— JOB —
Where a line in the listing contains the string "handed", copy that line out.

— AVAILABLE RECORDS —
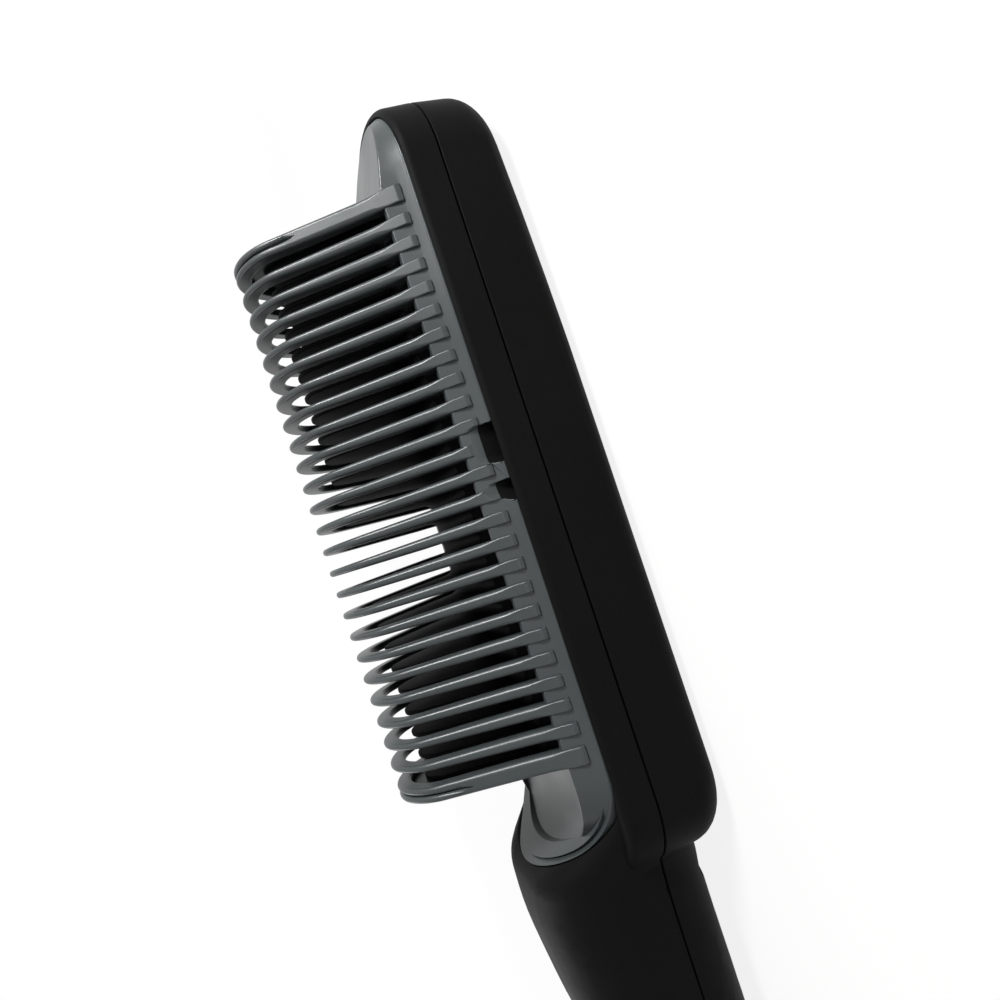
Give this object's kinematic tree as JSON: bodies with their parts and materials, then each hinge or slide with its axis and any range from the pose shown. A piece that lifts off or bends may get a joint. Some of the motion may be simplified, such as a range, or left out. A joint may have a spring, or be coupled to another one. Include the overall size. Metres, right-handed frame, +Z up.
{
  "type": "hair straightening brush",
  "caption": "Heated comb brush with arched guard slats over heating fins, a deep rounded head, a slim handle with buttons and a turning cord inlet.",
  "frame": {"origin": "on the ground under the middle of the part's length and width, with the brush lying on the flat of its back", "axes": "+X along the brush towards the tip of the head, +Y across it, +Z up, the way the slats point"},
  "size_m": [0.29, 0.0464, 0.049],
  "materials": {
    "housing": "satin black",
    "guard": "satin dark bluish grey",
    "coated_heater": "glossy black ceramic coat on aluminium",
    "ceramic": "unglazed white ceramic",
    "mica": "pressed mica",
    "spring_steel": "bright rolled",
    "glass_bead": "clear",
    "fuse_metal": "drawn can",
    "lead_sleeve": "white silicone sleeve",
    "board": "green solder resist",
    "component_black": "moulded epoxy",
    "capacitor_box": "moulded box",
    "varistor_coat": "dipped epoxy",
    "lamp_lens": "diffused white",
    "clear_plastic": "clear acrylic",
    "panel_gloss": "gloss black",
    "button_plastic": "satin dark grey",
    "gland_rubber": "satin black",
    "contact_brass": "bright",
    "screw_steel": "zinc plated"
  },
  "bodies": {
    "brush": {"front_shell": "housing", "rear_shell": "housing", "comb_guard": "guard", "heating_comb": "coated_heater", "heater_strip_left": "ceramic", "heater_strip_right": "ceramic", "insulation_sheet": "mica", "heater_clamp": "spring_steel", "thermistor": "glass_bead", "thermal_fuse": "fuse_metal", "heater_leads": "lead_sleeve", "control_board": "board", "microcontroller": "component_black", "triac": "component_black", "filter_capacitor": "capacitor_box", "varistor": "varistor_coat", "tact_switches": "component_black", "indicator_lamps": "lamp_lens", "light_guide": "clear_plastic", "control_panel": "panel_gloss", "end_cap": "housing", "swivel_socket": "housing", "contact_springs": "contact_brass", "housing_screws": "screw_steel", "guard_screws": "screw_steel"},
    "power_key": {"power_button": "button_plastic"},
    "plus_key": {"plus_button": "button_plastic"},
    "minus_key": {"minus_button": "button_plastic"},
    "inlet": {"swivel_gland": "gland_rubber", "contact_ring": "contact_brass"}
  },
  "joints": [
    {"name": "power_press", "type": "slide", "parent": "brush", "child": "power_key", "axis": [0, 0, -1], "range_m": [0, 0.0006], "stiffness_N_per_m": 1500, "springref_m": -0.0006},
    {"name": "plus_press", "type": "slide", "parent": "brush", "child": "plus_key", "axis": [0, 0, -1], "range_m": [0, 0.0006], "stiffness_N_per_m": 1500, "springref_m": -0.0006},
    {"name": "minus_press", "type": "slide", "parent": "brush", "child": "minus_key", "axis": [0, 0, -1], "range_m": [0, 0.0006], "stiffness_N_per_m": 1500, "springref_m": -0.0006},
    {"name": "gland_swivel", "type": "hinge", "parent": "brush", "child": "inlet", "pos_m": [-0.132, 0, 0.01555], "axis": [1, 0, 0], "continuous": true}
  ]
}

--

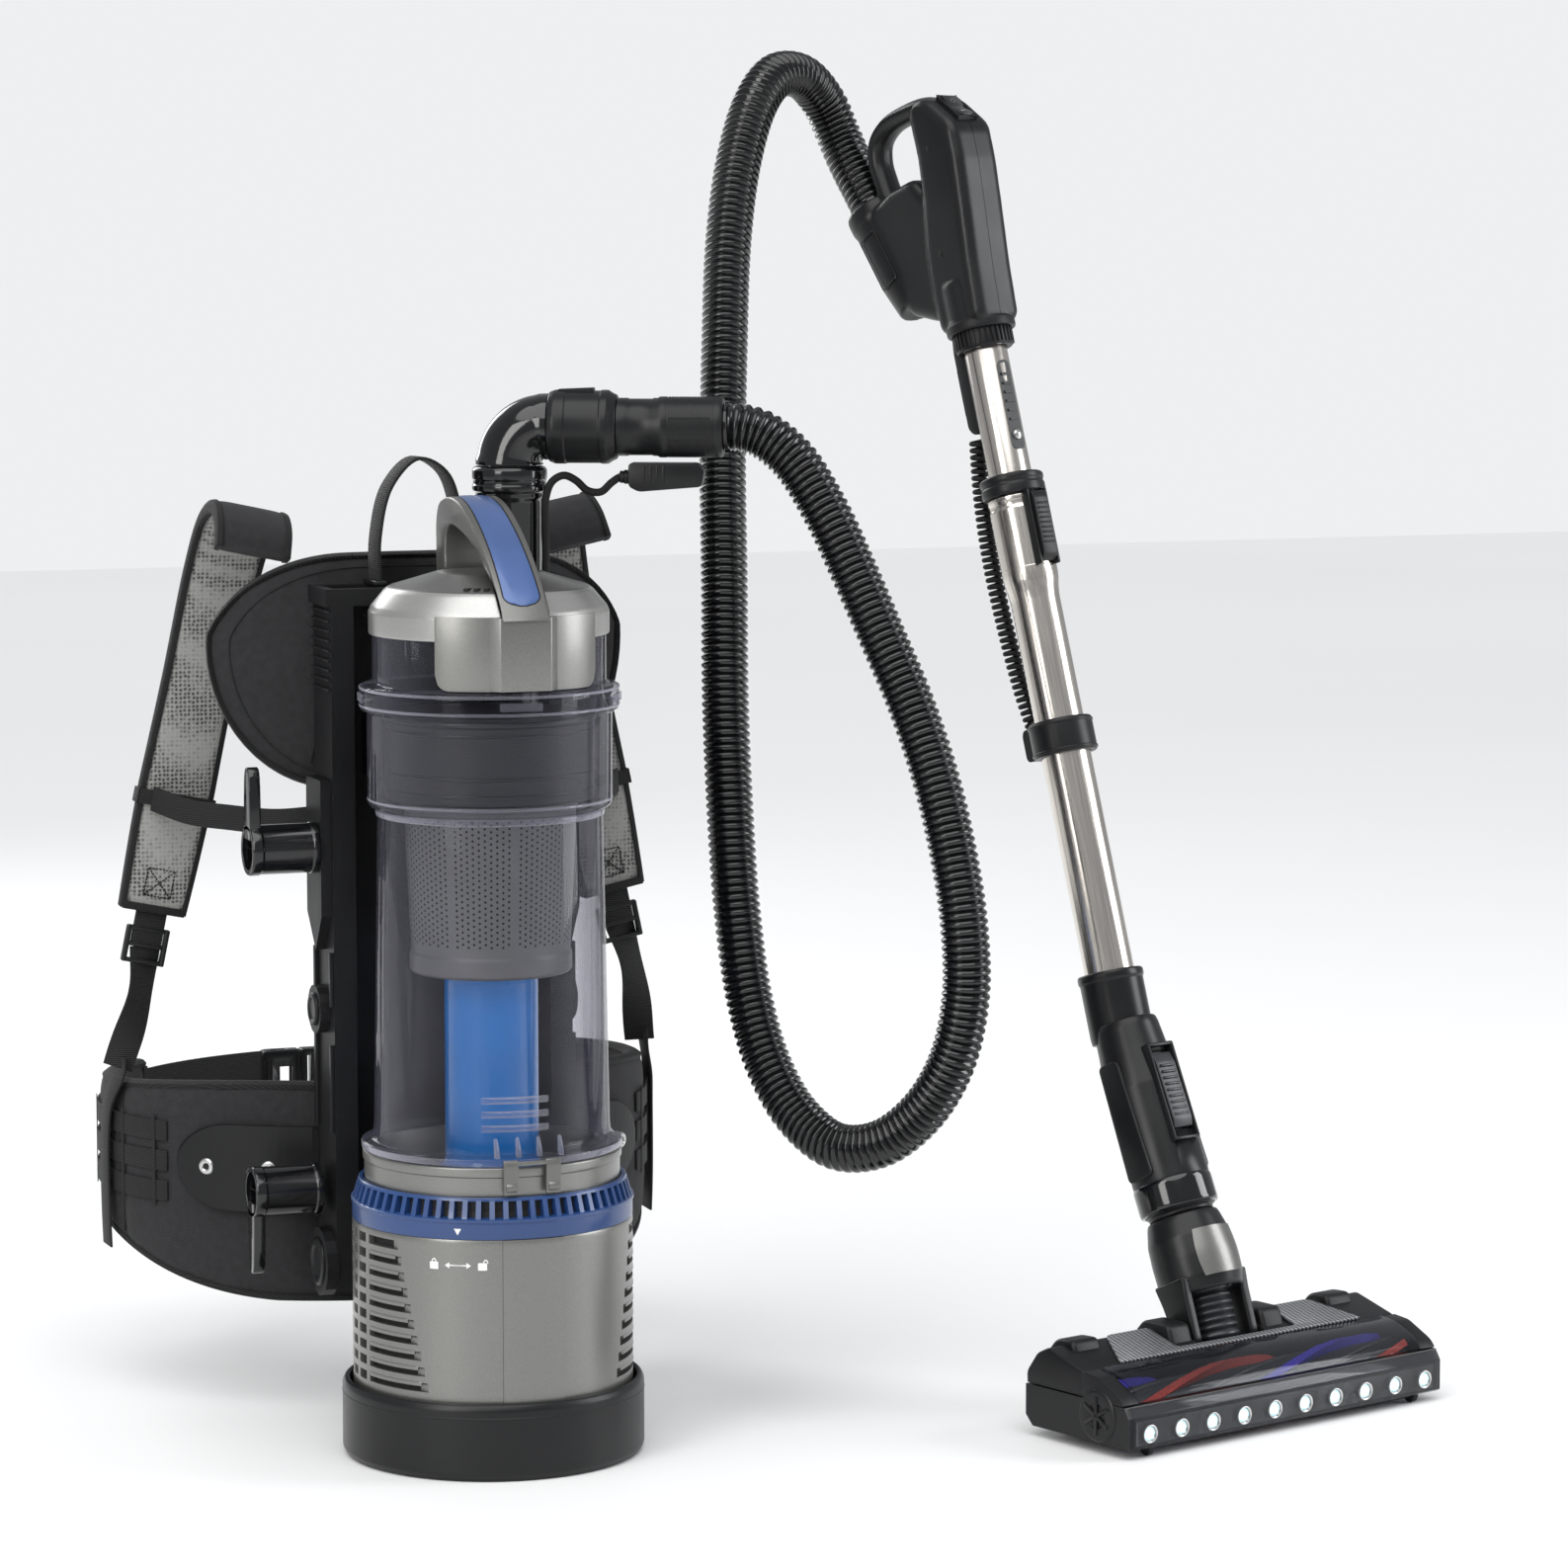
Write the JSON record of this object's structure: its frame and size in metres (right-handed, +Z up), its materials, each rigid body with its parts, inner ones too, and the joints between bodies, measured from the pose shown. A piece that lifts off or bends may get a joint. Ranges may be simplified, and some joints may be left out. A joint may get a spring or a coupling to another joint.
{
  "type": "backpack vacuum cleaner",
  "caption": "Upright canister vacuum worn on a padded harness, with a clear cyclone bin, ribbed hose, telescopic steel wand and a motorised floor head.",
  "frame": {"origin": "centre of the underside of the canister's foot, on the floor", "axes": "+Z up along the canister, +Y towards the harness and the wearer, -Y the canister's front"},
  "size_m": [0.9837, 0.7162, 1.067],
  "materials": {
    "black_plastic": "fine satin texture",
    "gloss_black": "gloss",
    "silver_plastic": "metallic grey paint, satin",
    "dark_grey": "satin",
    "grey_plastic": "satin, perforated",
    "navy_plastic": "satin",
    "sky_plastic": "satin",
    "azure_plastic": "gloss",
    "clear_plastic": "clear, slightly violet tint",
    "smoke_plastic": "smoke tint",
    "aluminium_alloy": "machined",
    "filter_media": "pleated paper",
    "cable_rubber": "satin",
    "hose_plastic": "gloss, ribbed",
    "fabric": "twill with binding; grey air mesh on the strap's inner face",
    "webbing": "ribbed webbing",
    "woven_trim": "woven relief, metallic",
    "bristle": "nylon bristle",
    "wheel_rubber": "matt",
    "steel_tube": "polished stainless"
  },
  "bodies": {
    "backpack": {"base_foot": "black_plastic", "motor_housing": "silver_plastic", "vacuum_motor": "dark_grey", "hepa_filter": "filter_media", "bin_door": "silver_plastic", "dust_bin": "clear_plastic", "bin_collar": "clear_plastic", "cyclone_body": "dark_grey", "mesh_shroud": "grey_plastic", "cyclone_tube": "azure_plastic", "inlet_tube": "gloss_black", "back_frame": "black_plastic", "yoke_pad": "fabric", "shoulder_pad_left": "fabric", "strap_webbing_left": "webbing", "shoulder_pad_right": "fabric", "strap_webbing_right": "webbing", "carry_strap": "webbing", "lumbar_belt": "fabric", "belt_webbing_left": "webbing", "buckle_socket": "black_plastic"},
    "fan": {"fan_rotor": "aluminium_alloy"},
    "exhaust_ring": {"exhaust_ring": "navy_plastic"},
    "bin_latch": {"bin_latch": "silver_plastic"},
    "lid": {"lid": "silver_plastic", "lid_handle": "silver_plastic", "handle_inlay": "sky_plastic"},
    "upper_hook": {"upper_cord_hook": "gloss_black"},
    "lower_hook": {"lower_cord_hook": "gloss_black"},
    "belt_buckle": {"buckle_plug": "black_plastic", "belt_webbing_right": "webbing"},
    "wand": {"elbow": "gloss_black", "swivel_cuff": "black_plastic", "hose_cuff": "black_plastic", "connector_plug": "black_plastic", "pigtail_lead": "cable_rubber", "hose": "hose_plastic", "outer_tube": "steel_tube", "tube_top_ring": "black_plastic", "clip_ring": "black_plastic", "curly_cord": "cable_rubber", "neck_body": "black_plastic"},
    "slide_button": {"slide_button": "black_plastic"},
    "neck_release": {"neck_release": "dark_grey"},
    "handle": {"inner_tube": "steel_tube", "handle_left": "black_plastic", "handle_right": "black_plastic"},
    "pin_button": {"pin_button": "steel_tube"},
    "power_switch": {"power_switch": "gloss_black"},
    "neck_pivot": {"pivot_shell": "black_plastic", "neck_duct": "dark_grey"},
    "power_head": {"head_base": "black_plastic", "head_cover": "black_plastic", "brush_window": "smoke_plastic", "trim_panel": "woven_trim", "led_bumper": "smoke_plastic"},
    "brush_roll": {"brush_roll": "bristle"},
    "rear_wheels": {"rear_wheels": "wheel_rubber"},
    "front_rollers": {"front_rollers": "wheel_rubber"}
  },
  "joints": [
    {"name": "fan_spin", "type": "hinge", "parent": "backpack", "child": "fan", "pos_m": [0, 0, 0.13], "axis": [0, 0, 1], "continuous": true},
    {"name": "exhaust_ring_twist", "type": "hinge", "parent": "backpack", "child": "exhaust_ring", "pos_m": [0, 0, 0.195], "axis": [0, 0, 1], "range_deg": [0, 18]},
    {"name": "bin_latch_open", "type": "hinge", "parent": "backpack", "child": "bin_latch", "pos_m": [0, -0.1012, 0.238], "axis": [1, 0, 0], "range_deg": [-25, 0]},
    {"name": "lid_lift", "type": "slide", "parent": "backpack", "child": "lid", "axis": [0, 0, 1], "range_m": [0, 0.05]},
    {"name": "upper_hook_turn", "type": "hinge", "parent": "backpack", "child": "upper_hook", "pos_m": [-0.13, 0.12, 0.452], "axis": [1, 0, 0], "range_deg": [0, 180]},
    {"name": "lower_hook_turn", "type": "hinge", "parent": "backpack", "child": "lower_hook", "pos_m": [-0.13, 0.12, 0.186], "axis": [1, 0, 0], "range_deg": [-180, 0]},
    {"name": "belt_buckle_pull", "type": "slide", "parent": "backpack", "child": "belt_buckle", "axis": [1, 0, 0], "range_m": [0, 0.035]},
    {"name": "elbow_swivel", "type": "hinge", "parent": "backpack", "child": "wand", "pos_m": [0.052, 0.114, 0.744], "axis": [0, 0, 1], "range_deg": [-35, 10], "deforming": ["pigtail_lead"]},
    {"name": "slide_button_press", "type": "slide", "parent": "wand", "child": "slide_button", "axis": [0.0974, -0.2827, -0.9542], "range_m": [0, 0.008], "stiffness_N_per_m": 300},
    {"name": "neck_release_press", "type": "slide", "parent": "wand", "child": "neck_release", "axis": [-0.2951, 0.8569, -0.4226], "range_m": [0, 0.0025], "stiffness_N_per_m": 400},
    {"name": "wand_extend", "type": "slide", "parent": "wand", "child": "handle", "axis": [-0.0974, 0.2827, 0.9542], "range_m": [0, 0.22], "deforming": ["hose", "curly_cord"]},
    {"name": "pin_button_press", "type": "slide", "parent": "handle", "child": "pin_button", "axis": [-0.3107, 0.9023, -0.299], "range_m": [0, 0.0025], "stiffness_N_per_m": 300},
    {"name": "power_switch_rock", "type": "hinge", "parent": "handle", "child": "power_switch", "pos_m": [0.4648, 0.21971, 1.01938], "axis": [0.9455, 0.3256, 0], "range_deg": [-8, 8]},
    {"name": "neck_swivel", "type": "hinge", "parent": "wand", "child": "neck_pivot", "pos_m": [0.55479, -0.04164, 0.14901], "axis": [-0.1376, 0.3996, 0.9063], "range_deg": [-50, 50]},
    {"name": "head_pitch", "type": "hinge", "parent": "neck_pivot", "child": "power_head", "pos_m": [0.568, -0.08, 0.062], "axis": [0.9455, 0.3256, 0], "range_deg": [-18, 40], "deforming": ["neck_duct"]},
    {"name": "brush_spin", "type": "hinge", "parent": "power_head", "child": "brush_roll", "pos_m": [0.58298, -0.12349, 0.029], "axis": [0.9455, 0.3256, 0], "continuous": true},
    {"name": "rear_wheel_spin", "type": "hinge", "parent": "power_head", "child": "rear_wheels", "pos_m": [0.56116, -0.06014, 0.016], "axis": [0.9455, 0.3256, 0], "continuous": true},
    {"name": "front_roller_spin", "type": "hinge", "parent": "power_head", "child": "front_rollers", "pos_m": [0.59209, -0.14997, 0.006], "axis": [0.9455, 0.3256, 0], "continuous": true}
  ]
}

— RESPONSE TO THIS EXERCISE —
Give this object's kinematic tree as JSON: bodies with their parts and materials, then each hinge or slide with its axis and any range from the pose shown. A piece that lifts off or bends may get a joint. Some of the motion may be simplified, such as a range, or left out. A joint may have a spring, or be coupled to another one. Include the overall size. Metres, right-handed frame, +Z up.
Write the JSON record of this object's structure: its frame and size in metres (right-handed, +Z up), its materials, each rigid body with its parts, inner ones too, and the joints between bodies, measured from the pose shown. A piece that lifts off or bends may get a joint. Ranges may be simplified, and some joints may be left out. A joint may get a spring or a coupling to another joint.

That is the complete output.